[start]

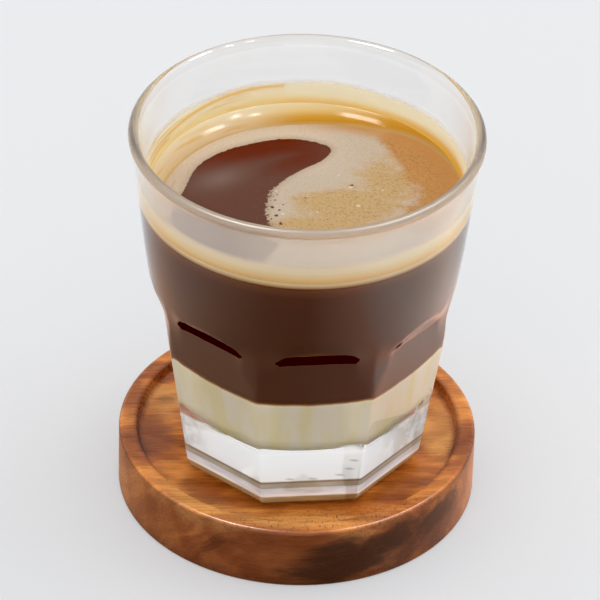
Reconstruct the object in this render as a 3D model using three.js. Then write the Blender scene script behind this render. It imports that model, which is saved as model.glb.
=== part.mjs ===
// A layered hot coffee in a pressed tumbler with eight flat panels, standing in
// the recess of a small round wooden board. Millimetres, +Z up. The origin is
// the centre of the board's underside.

import * as THREE from 'three';

const SEGMENTS = 64;            // facets round the glass and the drink
const BOARD_SEGMENTS = 72;
const GAP = 0.25;               // between pieces that touch

// Board
const BOARD_RADIUS = 42.4;
const BOARD_HEIGHT = 15.8;
const BOARD_TOP_ROUND = 1.2;
const BOARD_BOTTOM_ROUND = 0.6;
const RECESS_RADIUS_TOP = 38.2;
const RECESS_RADIUS_FLOOR = 37.7;
const RECESS_LIP_ROUND = 0.4;
const FOOT_LEVEL = 13.5;        // what the glass stands on

// The glass stands a little off the board's centre
const GLASS_X = 0.39;
const GLASS_Y = -1.37;
const PANEL_TURN = 6.6;         // degrees that the front panel is turned by

// Glass, heights above its foot
const PANELS = 8;
const FLAT_AT_FOOT = 27.15;     // from the axis to the middle of a panel
const FLAT_SLOPE = 0.135;
const LEDGE_START = 45;         // the flat runs out into the round body above this
const LEDGE_SLOPE = 0.42;
const HEEL_HEIGHT = 3.5;
const HEEL_STEP = 1.3;          // the heel's inward step at the table
const PUNT_RADIUS = 18;         // a hollow under the foot, steeper towards its middle
const PUNT_DEPTH = 0.8;
const LIP_RADIUS = 39.8;        // centre of the rounded lip
const LIP_LEVEL = 86.05;
const LIP_ROUND = 1.2;
const CAVITY_FLOOR = 15;
const CAVITY_CORNER = 5;

// Radius of the round body and of the inside, by height above the foot
const OUTER_KNOTS = [
  [0, 29.4], [15, 31.6], [31, 33.9], [44, 35.4], [58, 37.3], [70, 38.6], [82, 39.95], [84.5, 40.4],
];
const INNER_KNOTS = [
  [CAVITY_FLOOR, 25.4], [31, 28.0], [44, 30.2], [58, 33.8], [70, 36.0], [86, 38.6],
];
const OUTER_RINGS = [10, 20, 30, 38, 43, 45, 46.3, 47.6, 48.9, 50.4, 52, 55, 58, 64, 70, 76, 82, 84.5];
const INNER_RINGS = [82, 76, 70, 64, 58, 50, 44, 37.5, 31, 25.5];

// Drink, heights above the glass's foot
const MILK_TOP = 31.5;
const FOAM_EDGE_LEVEL = 70.7;   // the foam's top where it meets the wall
const FOAM_DIP = 2.6;           // how far its middle lies below that
const FOAM_THICKNESS = 1.5;
const FOAM_SLOPE_START = 30;    // radius where the foam starts to rise to the wall

function material(color, roughness, extra = {}) {
  return new THREE.MeshStandardMaterial({ color, roughness, metalness: 0, ...extra });
}

// Smooth interpolation between knots, without overshoot between them
function knotValue(knots, x) {
  const last = knots.length - 1;
  if (x <= knots[0][0]) return knots[0][1];
  if (x >= knots[last][0]) return knots[last][1];
  const slope = (i) => (knots[i + 1][1] - knots[i][1]) / (knots[i + 1][0] - knots[i][0]);
  const tangent = (i) => (i === 0 ? slope(0) : i === last ? slope(last - 1) : (slope(i - 1) + slope(i)) / 2);
  const i = knots.findIndex((knot) => knot[0] > x) - 1;
  const width = knots[i + 1][0] - knots[i][0];
  const t = (x - knots[i][0]) / width;
  const rise = knots[i][1] * (1 + 2 * t) * (1 - t) ** 2 + knots[i + 1][1] * t * t * (3 - 2 * t);
  return rise + width * (tangent(i) * t * (1 - t) ** 2 + tangent(i + 1) * t * t * (t - 1));
}

const bodyRadius = (level) => knotValue(OUTER_KNOTS, level);
const innerRadius = (level) => knotValue(INNER_KNOTS, level);

// Distance from the axis to a panel's middle: flat, then running out over the ledge
function flatDistance(level) {
  const ledge = Math.max(0, level - LEDGE_START) * LEDGE_SLOPE;
  return FLAT_AT_FOOT + FLAT_SLOPE * level + ledge;
}

// Points of a circular arc, angles in degrees
function arc(centreRadius, centreLevel, radius, from, to, steps) {
  const points = [];
  for (let i = 0; i <= steps; i++) {
    const angle = THREE.MathUtils.degToRad(from + ((to - from) * i) / steps);
    points.push([centreRadius + radius * Math.cos(angle), centreLevel + radius * Math.sin(angle)]);
  }
  return points;
}

// Turns a profile of [radius, height] points about the Z axis
function revolve(profile, segments) {
  const points = profile.map(([radius, height]) => new THREE.Vector2(Math.max(radius, 0), height));
  return new THREE.LatheGeometry(points, segments).rotateX(Math.PI / 2);
}

function boardGeometry() {
  const recessEdge = RECESS_RADIUS_TOP + RECESS_LIP_ROUND;
  const profile = [
    [0, 0],
    ...arc(BOARD_RADIUS - BOARD_BOTTOM_ROUND, BOARD_BOTTOM_ROUND, BOARD_BOTTOM_ROUND, -90, 0, 3),
    ...arc(BOARD_RADIUS - BOARD_TOP_ROUND, BOARD_HEIGHT - BOARD_TOP_ROUND, BOARD_TOP_ROUND, 0, 90, 4),
    ...arc(recessEdge, BOARD_HEIGHT - RECESS_LIP_ROUND, RECESS_LIP_ROUND, 90, 180, 2),
    [RECESS_RADIUS_FLOOR, FOOT_LEVEL - GAP],
    [0, FOOT_LEVEL - GAP],
  ];
  return revolve(profile, BOARD_SEGMENTS);
}

function glassProfile() {
  const heel = [];
  const heelSteps = 3;
  for (let i = 0; i <= heelSteps; i++) {
    const angle = ((Math.PI / 2) * i) / heelSteps;
    const level = HEEL_HEIGHT * (1 - Math.cos(angle));
    heel.push([bodyRadius(level) - HEEL_STEP * (1 - Math.sin(angle)), level]);
  }
  const floorEdge = innerRadius(CAVITY_FLOOR + CAVITY_CORNER) - CAVITY_CORNER;
  return [
    ...[0, 0.25, 0.5, 0.75, 1].map((t) => [PUNT_RADIUS * t, PUNT_DEPTH * (1 - t) ** 2]),
    ...heel,
    ...OUTER_RINGS.map((level) => [bodyRadius(level), level]),
    ...arc(LIP_RADIUS, LIP_LEVEL, LIP_ROUND, -30, 180, 7),
    ...INNER_RINGS.map((level) => [innerRadius(level), level]),
    ...arc(floorEdge, CAVITY_FLOOR + CAVITY_CORNER, CAVITY_CORNER, 0, -90, 4),
    [0, CAVITY_FLOOR],
  ];
}

// The outside is pressed in to the eight flats, from the heel up to where they
// run out. Vertices on the lines between two panels keep the round body's radius.
function glassGeometry() {
  const geometry = revolve(glassProfile(), SEGMENTS);
  const position = geometry.getAttribute('position');
  const panelAngle = (2 * Math.PI) / PANELS;
  for (let i = 0; i < position.count; i++) {
    const x = position.getX(i);
    const y = position.getY(i);
    const level = position.getZ(i);
    const radius = Math.hypot(x, y);
    const outside = radius > innerRadius(level) + 0.5 || level < CAVITY_FLOOR;
    if (!outside || radius <= PUNT_RADIUS + 0.1) continue;
    const turn = Math.atan2(y, x) / panelAngle;
    const offCentre = (turn - Math.floor(turn) - 0.5) * panelAngle;
    const heelStep = bodyRadius(level) - Math.min(radius, bodyRadius(level));
    const flat = flatDistance(level) / Math.cos(offCentre) - (level < HEEL_HEIGHT ? heelStep : 0);
    const scale = Math.min(1, flat / radius);
    position.setXY(i, x * scale, y * scale);
  }
  return geometry;
}

// Height of the foam's top: a shallow dish that rises to the wall
function foamTop(radius) {
  const wall = innerRadius(FOAM_EDGE_LEVEL);
  const t = THREE.MathUtils.clamp((radius - FOAM_SLOPE_START) / (wall - FOAM_SLOPE_START), 0, 1);
  return FOAM_EDGE_LEVEL - FOAM_DIP * (1 - t * t);
}

// Surface points from the axis out to just short of the wall
function dish(offset) {
  const wall = innerRadius(FOAM_EDGE_LEVEL - offset) - GAP;
  const points = [[0, foamTop(0) - offset]];
  const steps = 5;
  for (let i = 0; i <= steps; i++) {
    const radius = THREE.MathUtils.lerp(FOAM_SLOPE_START, wall, i / steps);
    points.push([radius, foamTop(radius) - offset]);
  }
  return points;
}

// Wall points between two levels, upwards, just short of the glass
function wallPoints(from, to, steps) {
  const points = [];
  for (let i = 1; i < steps; i++) {
    const level = THREE.MathUtils.lerp(from, to, i / steps);
    points.push([innerRadius(level) - GAP, level]);
  }
  return points;
}

function milkGeometry() {
  const corner = CAVITY_CORNER;
  const cornerLevel = CAVITY_FLOOR + corner;
  const floorEdge = innerRadius(cornerLevel) - corner;
  const profile = [
    [0, CAVITY_FLOOR + GAP],
    ...arc(floorEdge, cornerLevel, corner - GAP, -90, 0, 4),
    [innerRadius(25.5) - GAP, 25.5],
    [innerRadius(MILK_TOP) - GAP, MILK_TOP],
    [0, MILK_TOP],
  ];
  return revolve(profile, SEGMENTS);
}

function coffeeGeometry() {
  const bottom = MILK_TOP + GAP;
  const top = dish(FOAM_THICKNESS + GAP);
  const edge = top[top.length - 1];
  const profile = [
    [0, bottom],
    [innerRadius(bottom) - GAP, bottom],
    ...wallPoints(bottom, edge[1], 6),
    ...top.reverse(),
  ];
  return revolve(profile, SEGMENTS);
}

function cremaGeometry() {
  const profile = [...dish(FOAM_THICKNESS), ...dish(0).reverse()];
  return revolve(profile, SEGMENTS);
}

function addPiece(parent, name, geometry, surface) {
  const mesh = new THREE.Mesh(geometry, surface);
  mesh.name = name;
  parent.add(mesh);
  return mesh;
}

const group = new THREE.Group();
addPiece(group, 'board', boardGeometry(), material(0x8a5a38, 0.6));

const glassGroup = new THREE.Group();
glassGroup.position.set(GLASS_X, GLASS_Y, FOOT_LEVEL);
glassGroup.rotation.z = THREE.MathUtils.degToRad(PANEL_TURN - 90 - 180 / PANELS);
group.add(glassGroup);

addPiece(glassGroup, 'glass', glassGeometry(), material(0xe8eeee, 0.05, { transparent: true, opacity: 0.35 }));
addPiece(glassGroup, 'milk', milkGeometry(), material(0xd9c9a8, 0.4));
addPiece(glassGroup, 'coffee', coffeeGeometry(), material(0x2a0f06, 0.2));
addPiece(glassGroup, 'crema', cremaGeometry(), material(0xc09a64, 0.5));

export default group;
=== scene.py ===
"""Looks of a layered coffee in a panelled tumbler on a round wooden board.

Lengths are millimetres unless a comment says otherwise, and are turned into metres
where a mesh is made. Heights in the glass and the drink are counted from the glass's
foot, and all other heights from the board's underside.
"""

import math

import bpy
import numpy as np
from mathutils import Matrix, Vector, noise


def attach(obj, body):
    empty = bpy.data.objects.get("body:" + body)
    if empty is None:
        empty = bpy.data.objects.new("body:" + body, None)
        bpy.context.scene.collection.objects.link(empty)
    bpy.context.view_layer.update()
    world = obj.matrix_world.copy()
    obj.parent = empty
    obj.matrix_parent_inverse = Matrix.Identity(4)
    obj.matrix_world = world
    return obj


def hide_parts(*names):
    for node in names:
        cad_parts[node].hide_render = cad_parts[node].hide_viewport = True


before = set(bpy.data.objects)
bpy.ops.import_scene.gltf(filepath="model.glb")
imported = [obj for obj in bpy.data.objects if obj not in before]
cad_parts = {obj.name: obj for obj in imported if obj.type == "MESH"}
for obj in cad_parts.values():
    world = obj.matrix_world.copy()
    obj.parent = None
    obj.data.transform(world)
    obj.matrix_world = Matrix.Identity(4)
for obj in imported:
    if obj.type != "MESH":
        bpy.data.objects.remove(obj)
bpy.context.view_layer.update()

MM = 0.001
TURN = 2 * math.pi

# Camera, fitted to the photo's view, angles in degrees
PHOTO_PIXELS = 600
FOCAL_PIXELS = 5134.3
CAMERA_DISTANCE = 1200
CAMERA_ELEVATION = 35.93
CAMERA_ROLL = 1.72
CAMERA_TARGET = (-0.18, -1.37, 52.74)
SENSOR_WIDTH = 36

BLACK_LEVEL = 0.005  # the photo's deep shades are this much darker

# Board
BOARD_SEGMENTS = 256
BOARD_RADIUS = 42.4
BOARD_HEIGHT = 15.8
BOARD_TOP_ROUND = 1.2
BOARD_BOTTOM_ROUND = 0.6
RECESS_RADIUS_TOP = 38.2
RECESS_RADIUS_FLOOR = 37.7
RECESS_LIP_ROUND = 0.4
RECESS_CORNER = 0.8
FOOT_LEVEL = 13.5  # what the glass stands on
FOOT_GAP = 0.1  # from the recess's floor to the glass's foot

# Glass
GLASS_SEGMENTS = 384
GLASS_X = 0.39
GLASS_Y = -1.37
GLASS_IOR = 1.5
PANELS = 8
PANEL_TURN = 6.6  # degrees that the front panel is turned by
FLAT_AT_FOOT = 27.15
FLAT_SLOPE = 0.135
LEDGE_START = 45
LEDGE_SLOPE = 0.42
LEDGE_CRISP = 0.25  # how softly the ledge begins and ends at a panel's middle
LEDGE_SOFT = 2.6  # and towards the lines between the panels
LEDGE_MIDDLE = 0.45  # the share of a panel's width that stays crisp
RIDGE_ROUND = 0.3  # how softly two panels meet
RIDGE_SOFTENS = (36, 43)  # between these heights they come to meet as softly as the ledge
HEEL_HEIGHT = 3.5
HEEL_STEP = 1.3
PUNT_RADIUS = 18
PUNT_DEPTH = 0.8
FOOT_RING = 25.4  # the round underside ends here, and the panels begin outside it
LIP_RADIUS = 39.8
LIP_LEVEL = 86.05
LIP_ROUND = 1.2
CAVITY_FLOOR = 15
CAVITY_CORNER = 5
BODY_TOP = 84.5
LEDGE_RINGS = (43, 52)  # between these heights the mesh's rings lie closest
OUTER_KNOTS = [
    (0, 29.4), (15, 31.6), (31, 33.9), (44, 35.4), (58, 37.3), (70, 38.6), (82, 39.95), (BODY_TOP, 40.4),
]
INNER_KNOTS = [
    (CAVITY_FLOOR, 25.4), (31, 28.0), (44, 30.2), (58, 33.8), (70, 36.0), (86, 38.6),
]

# Heights at which the glass's looks change
HEEL_BAND = 7.8  # up to here the foot's front edge has painted bands, a painted reflection of what it gathers
BASE_CLEARS = (16.7, 17.8)  # the painted white over them clears between these
BASE_TOP = 18.8  # above this the wall's clear glass begins
LEDGE_END = 49.2  # the painted dark line under the ledge reaches up to here
LIP_START = 84.9  # the lip's own material begins here

# Which faces they change on, by the normals
FRONT_TILT = -0.3  # the base's front faces forwards by more than this
LEDGE_TILT = -0.33  # the ledge's underside faces down by more than this
LEDGE_THINS_FROM = 19  # right of this X the painted dark line thins out in front
LEDGE_THINNING = 0.035  # by this much of tilt in each millimetre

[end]

TASK TO CARRY OUT:
Nothing but the lines from the line that contains "true, opacity: 0.35" through the line that contains "a round wooden board." should be given again, each exactly as it stands, both ends included.

WRITTEN RESPONSE:
addPiece(glassGroup, 'glass', glassGeometry(), material(0xe8eeee, 0.05, { transparent: true, opacity: 0.35 }));
addPiece(glassGroup, 'milk', milkGeometry(), material(0xd9c9a8, 0.4));
addPiece(glassGroup, 'coffee', coffeeGeometry(), material(0x2a0f06, 0.2));
addPiece(glassGroup, 'crema', cremaGeometry(), material(0xc09a64, 0.5));

export default group;
=== scene.py ===
"""Looks of a layered coffee in a panelled tumbler on a round wooden board.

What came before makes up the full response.